RAW DATA —

########

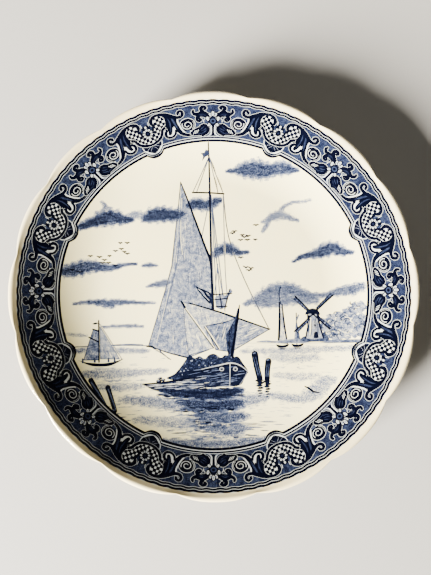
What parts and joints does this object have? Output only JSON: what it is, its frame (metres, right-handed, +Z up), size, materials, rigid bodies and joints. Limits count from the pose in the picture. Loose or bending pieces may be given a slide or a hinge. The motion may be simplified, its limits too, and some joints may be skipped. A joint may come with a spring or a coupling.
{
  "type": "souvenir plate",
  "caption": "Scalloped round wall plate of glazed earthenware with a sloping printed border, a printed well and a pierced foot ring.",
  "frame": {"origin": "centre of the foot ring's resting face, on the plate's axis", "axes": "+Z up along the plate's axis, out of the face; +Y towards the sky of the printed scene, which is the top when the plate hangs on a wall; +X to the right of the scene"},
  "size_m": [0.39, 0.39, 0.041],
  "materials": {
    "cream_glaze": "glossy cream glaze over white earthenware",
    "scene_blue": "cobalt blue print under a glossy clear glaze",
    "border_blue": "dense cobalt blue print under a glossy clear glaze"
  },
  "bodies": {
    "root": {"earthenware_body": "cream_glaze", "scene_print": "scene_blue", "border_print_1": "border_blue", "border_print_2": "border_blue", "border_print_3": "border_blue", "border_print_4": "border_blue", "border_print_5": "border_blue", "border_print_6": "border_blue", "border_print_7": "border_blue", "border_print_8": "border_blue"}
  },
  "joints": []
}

########

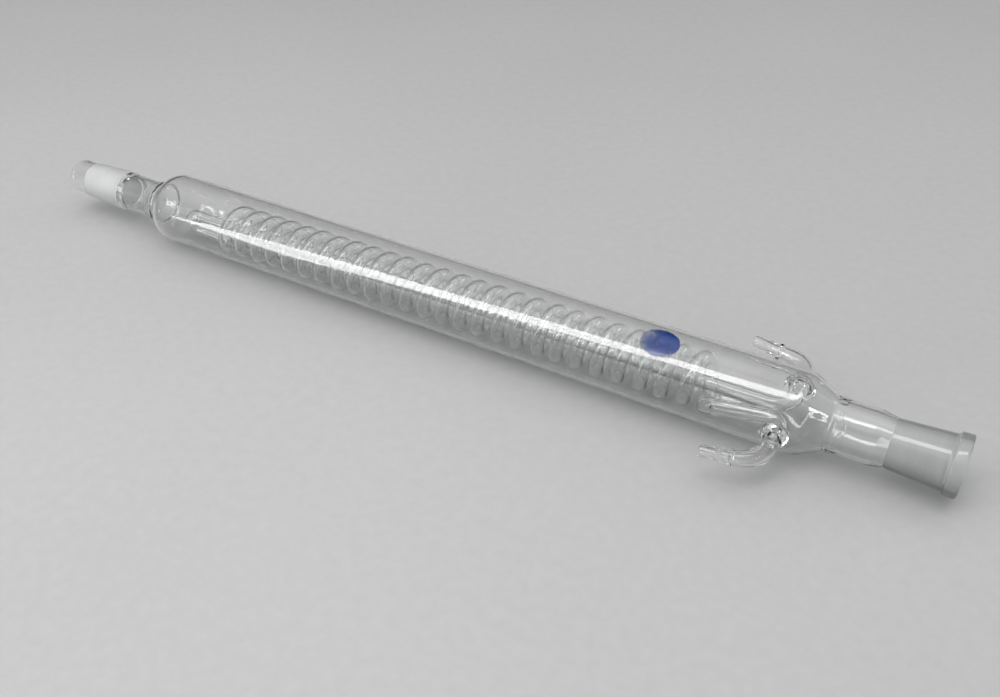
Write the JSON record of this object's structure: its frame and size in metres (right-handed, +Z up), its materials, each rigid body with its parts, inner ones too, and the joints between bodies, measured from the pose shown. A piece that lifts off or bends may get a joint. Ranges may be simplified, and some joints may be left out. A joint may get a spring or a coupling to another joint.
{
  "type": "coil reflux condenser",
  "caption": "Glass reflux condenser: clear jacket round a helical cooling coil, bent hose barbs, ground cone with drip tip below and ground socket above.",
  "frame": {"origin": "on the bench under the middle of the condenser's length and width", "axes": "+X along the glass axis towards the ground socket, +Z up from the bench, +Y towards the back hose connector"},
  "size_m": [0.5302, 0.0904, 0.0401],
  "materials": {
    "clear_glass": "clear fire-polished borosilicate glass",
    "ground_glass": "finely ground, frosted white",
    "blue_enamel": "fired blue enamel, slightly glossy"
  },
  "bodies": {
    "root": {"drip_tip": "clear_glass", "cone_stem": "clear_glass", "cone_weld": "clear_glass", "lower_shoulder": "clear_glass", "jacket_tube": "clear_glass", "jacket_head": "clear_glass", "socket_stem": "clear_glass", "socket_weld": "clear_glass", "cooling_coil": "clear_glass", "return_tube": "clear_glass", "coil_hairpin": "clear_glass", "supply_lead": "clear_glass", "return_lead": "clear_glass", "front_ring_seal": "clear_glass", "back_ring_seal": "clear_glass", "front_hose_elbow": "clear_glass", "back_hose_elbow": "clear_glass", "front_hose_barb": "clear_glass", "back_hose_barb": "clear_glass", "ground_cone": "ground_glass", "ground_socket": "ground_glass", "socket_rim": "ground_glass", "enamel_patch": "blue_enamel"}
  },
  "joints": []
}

########

PROBLEM — Search the preceding listing for the word "bodies" and pull out every line that holds it.

CORRECT ANSWER —
What parts and joints does this object have? Output only JSON: what it is, its frame (metres, right-handed, +Z up), size, materials, rigid bodies and joints. Limits count from the pose in the picture. Loose or bending pieces may be given a slide or a hinge. The motion may be simplified, its limits too, and some joints may be skipped. A joint may come with a spring or a coupling.
  "bodies": {
Write the JSON record of this object's structure: its frame and size in metres (right-handed, +Z up), its materials, each rigid body with its parts, inner ones too, and the joints between bodies, measured from the pose shown. A piece that lifts off or bends may get a joint. Ranges may be simplified, and some joints may be left out. A joint may get a spring or a coupling to another joint.
  "bodies": {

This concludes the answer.